When it comes to traders’ fears about the spread of coronavirus, actions can speak louder than words (and data). For instance, the Chinese government’s “aggressive” decision to essentially quarantine nearly 50M people and build two new hospitals in record time foreshadowed that the number of infections was likely to get worse before it got better, a dynamic that has played out over the last two weeks.
A similar dynamic is taking place in the oil market today. According to Bloomberg, Chinese demand for oil products has fallen 20% amidst the lockdown; the estimated 3M b/d decline in demand would mark the worst demand shock since the Great Financial Crisis. Meanwhile, a separate Reuters report that OPEC+ is considering a 500k b/d production cut as early as the middle of this month to try to address the steep drop in demand confirms the severity of the issue.

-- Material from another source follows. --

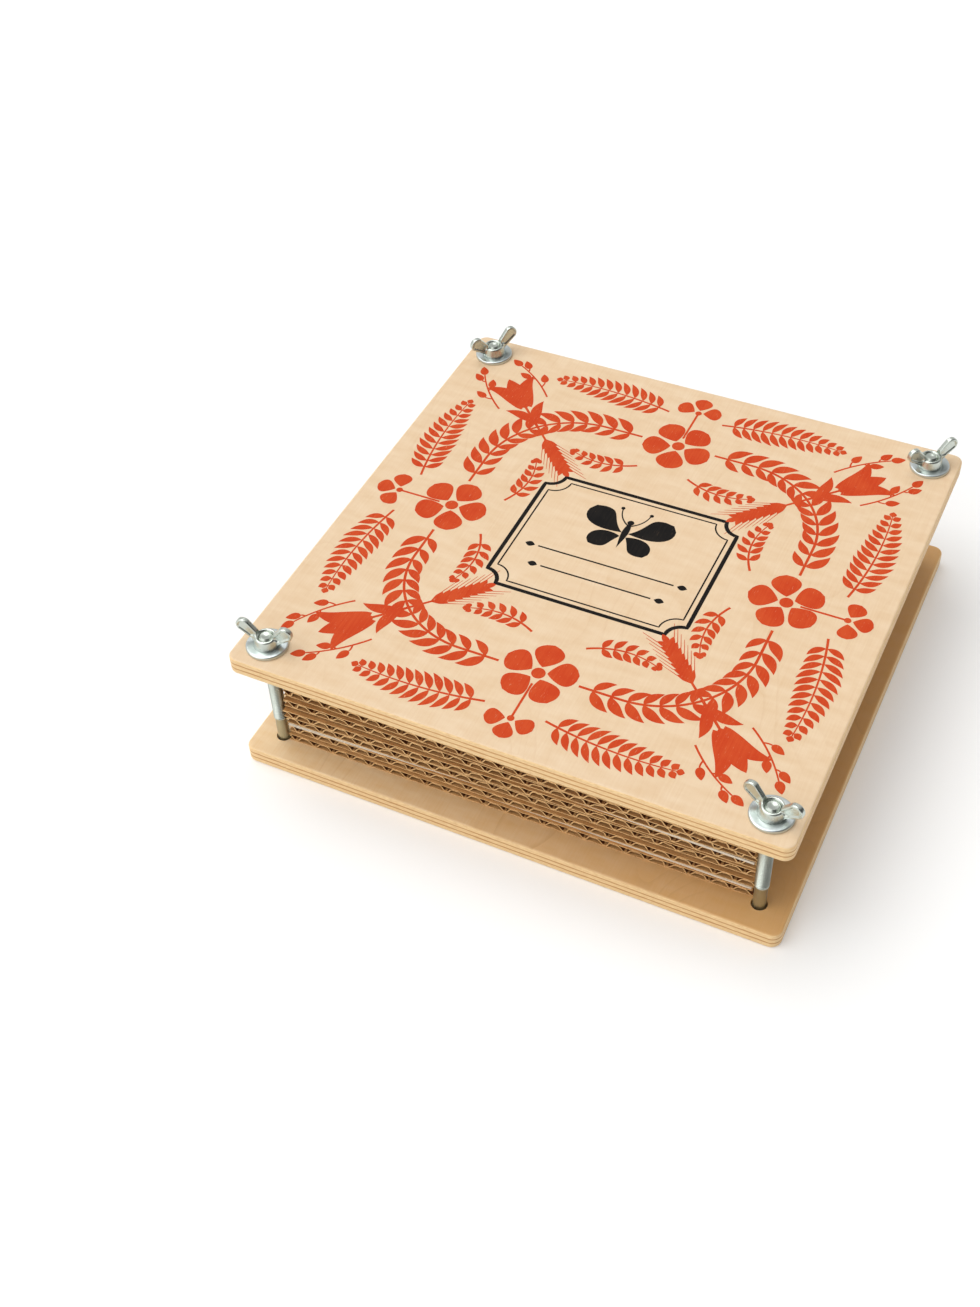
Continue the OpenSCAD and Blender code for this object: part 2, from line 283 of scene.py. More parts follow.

When it comes to oil prices, traders have been selling first and asking questions later. The price of West Texas Intermediate crude oil has collapsed by nearly 25% in less than a month, and despite today’s recovery in other risk assets, WTI continues to probe new lows heading into the close. As the chart below shows, WTI is testing the psychologically-significant $50.00 level, its lowest price in over a year:
Source: TradingView, GAIN Capital.
Over the past 12 months, the $50.00-51.00 corridor has provided support for prices, and with the RSI deeply in oversold territory as of writing, an oversold bounce from these levels cannot be ruled out. That said, until authorities can provably contain the spread of coronavirus, oil traders may look at any near-term rally as a “dead cat bounce” and look to re-enter short positions on any bounce toward the $53.00-54.00 area. Meanwhile, if oil is able to close below $50.00, the next logical level of support would be the 78.6% Fibonacci retracement of the H1 2019 rally near 47.50.